Emit the entire listing verbatim.

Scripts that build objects
+ + + + + + +

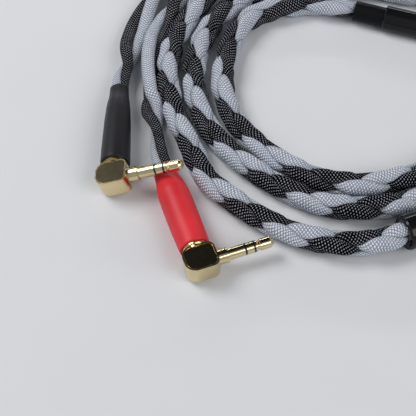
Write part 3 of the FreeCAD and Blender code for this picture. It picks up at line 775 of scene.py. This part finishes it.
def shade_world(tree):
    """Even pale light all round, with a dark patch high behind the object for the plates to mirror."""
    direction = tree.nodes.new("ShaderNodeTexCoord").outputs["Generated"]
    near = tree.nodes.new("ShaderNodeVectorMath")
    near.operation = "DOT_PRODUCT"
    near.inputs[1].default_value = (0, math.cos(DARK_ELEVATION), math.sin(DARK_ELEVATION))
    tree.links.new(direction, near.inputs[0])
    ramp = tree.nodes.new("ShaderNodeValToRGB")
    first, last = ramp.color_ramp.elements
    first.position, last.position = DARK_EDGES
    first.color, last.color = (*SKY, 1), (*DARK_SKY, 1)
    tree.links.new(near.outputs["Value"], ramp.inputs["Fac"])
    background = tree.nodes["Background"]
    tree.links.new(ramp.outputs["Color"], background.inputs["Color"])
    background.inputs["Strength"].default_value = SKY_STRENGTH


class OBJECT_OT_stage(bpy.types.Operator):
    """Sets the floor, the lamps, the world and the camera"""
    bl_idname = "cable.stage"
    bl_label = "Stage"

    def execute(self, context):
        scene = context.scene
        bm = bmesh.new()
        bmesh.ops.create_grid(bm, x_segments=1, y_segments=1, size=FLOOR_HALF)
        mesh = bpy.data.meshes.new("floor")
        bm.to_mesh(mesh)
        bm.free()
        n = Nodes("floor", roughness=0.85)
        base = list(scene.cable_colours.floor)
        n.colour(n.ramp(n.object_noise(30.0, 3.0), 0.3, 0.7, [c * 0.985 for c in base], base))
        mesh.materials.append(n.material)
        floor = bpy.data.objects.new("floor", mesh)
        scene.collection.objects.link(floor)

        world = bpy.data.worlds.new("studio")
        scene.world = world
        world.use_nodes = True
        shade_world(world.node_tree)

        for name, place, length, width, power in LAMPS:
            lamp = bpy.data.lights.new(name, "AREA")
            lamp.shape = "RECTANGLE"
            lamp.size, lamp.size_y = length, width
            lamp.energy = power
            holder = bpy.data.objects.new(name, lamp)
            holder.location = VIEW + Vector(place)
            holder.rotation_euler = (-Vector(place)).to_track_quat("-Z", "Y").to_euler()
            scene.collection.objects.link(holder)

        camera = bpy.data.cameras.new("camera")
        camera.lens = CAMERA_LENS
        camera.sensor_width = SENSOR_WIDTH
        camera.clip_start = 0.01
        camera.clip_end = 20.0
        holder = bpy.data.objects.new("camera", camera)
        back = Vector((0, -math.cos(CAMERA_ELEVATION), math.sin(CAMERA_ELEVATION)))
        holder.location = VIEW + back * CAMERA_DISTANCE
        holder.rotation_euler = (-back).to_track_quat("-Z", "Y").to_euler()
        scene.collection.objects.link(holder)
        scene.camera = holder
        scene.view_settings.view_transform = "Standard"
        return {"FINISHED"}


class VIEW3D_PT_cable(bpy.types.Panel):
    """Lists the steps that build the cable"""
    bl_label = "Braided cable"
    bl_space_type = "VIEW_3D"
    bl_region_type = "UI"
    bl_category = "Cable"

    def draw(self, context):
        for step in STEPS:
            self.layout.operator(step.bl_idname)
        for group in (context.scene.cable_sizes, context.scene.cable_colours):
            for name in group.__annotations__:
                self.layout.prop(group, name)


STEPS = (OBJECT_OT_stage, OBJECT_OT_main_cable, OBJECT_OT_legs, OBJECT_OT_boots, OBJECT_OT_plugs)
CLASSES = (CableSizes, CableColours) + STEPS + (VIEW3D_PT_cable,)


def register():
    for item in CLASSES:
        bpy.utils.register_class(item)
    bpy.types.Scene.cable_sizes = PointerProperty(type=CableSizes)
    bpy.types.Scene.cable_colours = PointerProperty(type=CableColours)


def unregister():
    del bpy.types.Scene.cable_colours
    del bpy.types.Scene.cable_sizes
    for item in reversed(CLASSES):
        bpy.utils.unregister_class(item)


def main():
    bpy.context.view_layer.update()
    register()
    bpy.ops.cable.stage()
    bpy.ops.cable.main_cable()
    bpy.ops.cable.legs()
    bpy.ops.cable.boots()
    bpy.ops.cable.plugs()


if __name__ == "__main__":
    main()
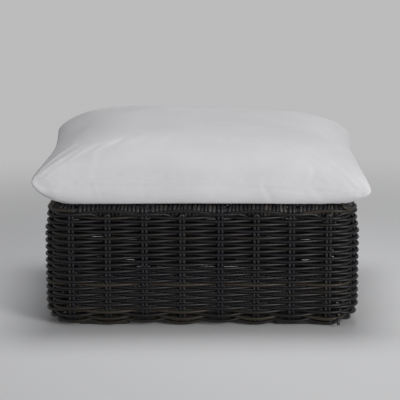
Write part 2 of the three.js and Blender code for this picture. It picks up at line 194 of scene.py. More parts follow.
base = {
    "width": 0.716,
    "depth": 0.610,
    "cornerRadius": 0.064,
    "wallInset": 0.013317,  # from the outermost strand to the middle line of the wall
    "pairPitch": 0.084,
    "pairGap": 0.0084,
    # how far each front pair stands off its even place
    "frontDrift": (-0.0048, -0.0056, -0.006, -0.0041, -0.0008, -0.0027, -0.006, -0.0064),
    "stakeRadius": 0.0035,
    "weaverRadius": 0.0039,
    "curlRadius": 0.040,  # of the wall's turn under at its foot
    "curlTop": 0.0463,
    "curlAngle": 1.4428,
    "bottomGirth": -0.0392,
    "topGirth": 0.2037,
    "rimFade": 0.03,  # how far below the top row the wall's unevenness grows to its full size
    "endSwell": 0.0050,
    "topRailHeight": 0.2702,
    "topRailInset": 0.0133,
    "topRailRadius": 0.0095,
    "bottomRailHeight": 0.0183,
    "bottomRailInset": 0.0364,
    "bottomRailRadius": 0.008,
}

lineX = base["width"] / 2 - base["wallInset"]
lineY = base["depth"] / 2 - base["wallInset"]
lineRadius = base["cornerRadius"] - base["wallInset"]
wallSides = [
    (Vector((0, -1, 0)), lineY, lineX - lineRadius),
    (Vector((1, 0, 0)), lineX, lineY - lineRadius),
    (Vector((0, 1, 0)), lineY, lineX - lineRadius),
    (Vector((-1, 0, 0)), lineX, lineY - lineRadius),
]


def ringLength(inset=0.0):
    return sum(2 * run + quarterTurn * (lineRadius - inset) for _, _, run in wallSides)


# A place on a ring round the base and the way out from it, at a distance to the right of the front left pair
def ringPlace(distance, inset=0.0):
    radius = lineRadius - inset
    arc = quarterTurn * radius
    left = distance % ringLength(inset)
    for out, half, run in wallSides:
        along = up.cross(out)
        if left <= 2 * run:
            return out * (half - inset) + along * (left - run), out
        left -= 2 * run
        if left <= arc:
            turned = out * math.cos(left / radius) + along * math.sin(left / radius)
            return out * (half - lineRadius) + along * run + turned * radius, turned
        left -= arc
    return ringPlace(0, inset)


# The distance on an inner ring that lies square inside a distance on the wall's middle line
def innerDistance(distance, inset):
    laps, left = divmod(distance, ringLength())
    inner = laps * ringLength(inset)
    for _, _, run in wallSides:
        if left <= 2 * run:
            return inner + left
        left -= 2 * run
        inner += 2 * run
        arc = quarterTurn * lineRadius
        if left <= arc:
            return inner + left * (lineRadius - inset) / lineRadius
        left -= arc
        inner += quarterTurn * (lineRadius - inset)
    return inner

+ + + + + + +

_Task response:_
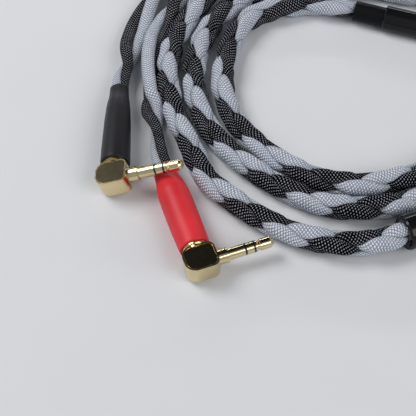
Write part 3 of the FreeCAD and Blender code for this picture. It picks up at line 775 of scene.py. This part finishes it.
def shade_world(tree):
    """Even pale light all round, with a dark patch high behind the object for the plates to mirror."""
    direction = tree.nodes.new("ShaderNodeTexCoord").outputs["Generated"]
    near = tree.nodes.new("ShaderNodeVectorMath")
    near.operation = "DOT_PRODUCT"
    near.inputs[1].default_value = (0, math.cos(DARK_ELEVATION), math.sin(DARK_ELEVATION))
    tree.links.new(direction, near.inputs[0])
    ramp = tree.nodes.new("ShaderNodeValToRGB")
    first, last = ramp.color_ramp.elements
    first.position, last.position = DARK_EDGES
    first.color, last.color = (*SKY, 1), (*DARK_SKY, 1)
    tree.links.new(near.outputs["Value"], ramp.inputs["Fac"])
    background = tree.nodes["Background"]
    tree.links.new(ramp.outputs["Color"], background.inputs["Color"])
    background.inputs["Strength"].default_value = SKY_STRENGTH


class OBJECT_OT_stage(bpy.types.Operator):
    """Sets the floor, the lamps, the world and the camera"""
    bl_idname = "cable.stage"
    bl_label = "Stage"

    def execute(self, context):
        scene = context.scene
        bm = bmesh.new()
        bmesh.ops.create_grid(bm, x_segments=1, y_segments=1, size=FLOOR_HALF)
        mesh = bpy.data.meshes.new("floor")
        bm.to_mesh(mesh)
        bm.free()
        n = Nodes("floor", roughness=0.85)
        base = list(scene.cable_colours.floor)
        n.colour(n.ramp(n.object_noise(30.0, 3.0), 0.3, 0.7, [c * 0.985 for c in base], base))
        mesh.materials.append(n.material)
        floor = bpy.data.objects.new("floor", mesh)
        scene.collection.objects.link(floor)

        world = bpy.data.worlds.new("studio")
        scene.world = world
        world.use_nodes = True
        shade_world(world.node_tree)

        for name, place, length, width, power in LAMPS:
            lamp = bpy.data.lights.new(name, "AREA")
            lamp.shape = "RECTANGLE"
            lamp.size, lamp.size_y = length, width
            lamp.energy = power
            holder = bpy.data.objects.new(name, lamp)
            holder.location = VIEW + Vector(place)
            holder.rotation_euler = (-Vector(place)).to_track_quat("-Z", "Y").to_euler()
            scene.collection.objects.link(holder)

        camera = bpy.data.cameras.new("camera")
        camera.lens = CAMERA_LENS
        camera.sensor_width = SENSOR_WIDTH
        camera.clip_start = 0.01
        camera.clip_end = 20.0
        holder = bpy.data.objects.new("camera", camera)
        back = Vector((0, -math.cos(CAMERA_ELEVATION), math.sin(CAMERA_ELEVATION)))
        holder.location = VIEW + back * CAMERA_DISTANCE
        holder.rotation_euler = (-back).to_track_quat("-Z", "Y").to_euler()
        scene.collection.objects.link(holder)
        scene.camera = holder
        scene.view_settings.view_transform = "Standard"
        return {"FINISHED"}


class VIEW3D_PT_cable(bpy.types.Panel):
    """Lists the steps that build the cable"""
    bl_label = "Braided cable"
    bl_space_type = "VIEW_3D"
    bl_region_type = "UI"
    bl_category = "Cable"

    def draw(self, context):
        for step in STEPS:
            self.layout.operator(step.bl_idname)
        for group in (context.scene.cable_sizes, context.scene.cable_colours):
            for name in group.__annotations__:
                self.layout.prop(group, name)


STEPS = (OBJECT_OT_stage, OBJECT_OT_main_cable, OBJECT_OT_legs, OBJECT_OT_boots, OBJECT_OT_plugs)
CLASSES = (CableSizes, CableColours) + STEPS + (VIEW3D_PT_cable,)


def register():
    for item in CLASSES:
        bpy.utils.register_class(item)
    bpy.types.Scene.cable_sizes = PointerProperty(type=CableSizes)
    bpy.types.Scene.cable_colours = PointerProperty(type=CableColours)


def unregister():
    del bpy.types.Scene.cable_colours
    del bpy.types.Scene.cable_sizes
    for item in reversed(CLASSES):
        bpy.utils.unregister_class(item)


def main():
    bpy.context.view_layer.update()
    register()
    bpy.ops.cable.stage()
    bpy.ops.cable.main_cable()
    bpy.ops.cable.legs()
    bpy.ops.cable.boots()
    bpy.ops.cable.plugs()


if __name__ == "__main__":
    main()
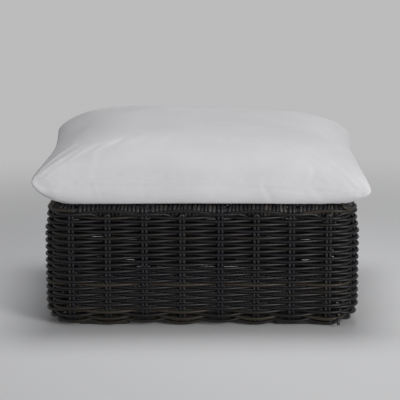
Write part 2 of the three.js and Blender code for this picture. It picks up at line 194 of scene.py. More parts follow.
base = {
    "width": 0.716,
    "depth": 0.610,
    "cornerRadius": 0.064,
    "wallInset": 0.013317,  # from the outermost strand to the middle line of the wall
    "pairPitch": 0.084,
    "pairGap": 0.0084,
    # how far each front pair stands off its even place
    "frontDrift": (-0.0048, -0.0056, -0.006, -0.0041, -0.0008, -0.0027, -0.006, -0.0064),
    "stakeRadius": 0.0035,
    "weaverRadius": 0.0039,
    "curlRadius": 0.040,  # of the wall's turn under at its foot
    "curlTop": 0.0463,
    "curlAngle": 1.4428,
    "bottomGirth": -0.0392,
    "topGirth": 0.2037,
    "rimFade": 0.03,  # how far below the top row the wall's unevenness grows to its full size
    "endSwell": 0.0050,
    "topRailHeight": 0.2702,
    "topRailInset": 0.0133,
    "topRailRadius": 0.0095,
    "bottomRailHeight": 0.0183,
    "bottomRailInset": 0.0364,
    "bottomRailRadius": 0.008,
}

lineX = base["width"] / 2 - base["wallInset"]
lineY = base["depth"] / 2 - base["wallInset"]
lineRadius = base["cornerRadius"] - base["wallInset"]
wallSides = [
    (Vector((0, -1, 0)), lineY, lineX - lineRadius),
    (Vector((1, 0, 0)), lineX, lineY - lineRadius),
    (Vector((0, 1, 0)), lineY, lineX - lineRadius),
    (Vector((-1, 0, 0)), lineX, lineY - lineRadius),
]


def ringLength(inset=0.0):
    return sum(2 * run + quarterTurn * (lineRadius - inset) for _, _, run in wallSides)


# A place on a ring round the base and the way out from it, at a distance to the right of the front left pair
def ringPlace(distance, inset=0.0):
    radius = lineRadius - inset
    arc = quarterTurn * radius
    left = distance % ringLength(inset)
    for out, half, run in wallSides:
        along = up.cross(out)
        if left <= 2 * run:
            return out * (half - inset) + along * (left - run), out
        left -= 2 * run
        if left <= arc:
            turned = out * math.cos(left / radius) + along * math.sin(left / radius)
            return out * (half - lineRadius) + along * run + turned * radius, turned
        left -= arc
    return ringPlace(0, inset)


# The distance on an inner ring that lies square inside a distance on the wall's middle line
def innerDistance(distance, inset):
    laps, left = divmod(distance, ringLength())
    inner = laps * ringLength(inset)
    for _, _, run in wallSides:
        if left <= 2 * run:
            return inner + left
        left -= 2 * run
        inner += 2 * run
        arc = quarterTurn * lineRadius
        if left <= arc:
            return inner + left * (lineRadius - inset) / lineRadius
        left -= arc
        inner += quarterTurn * (lineRadius - inset)
    return inner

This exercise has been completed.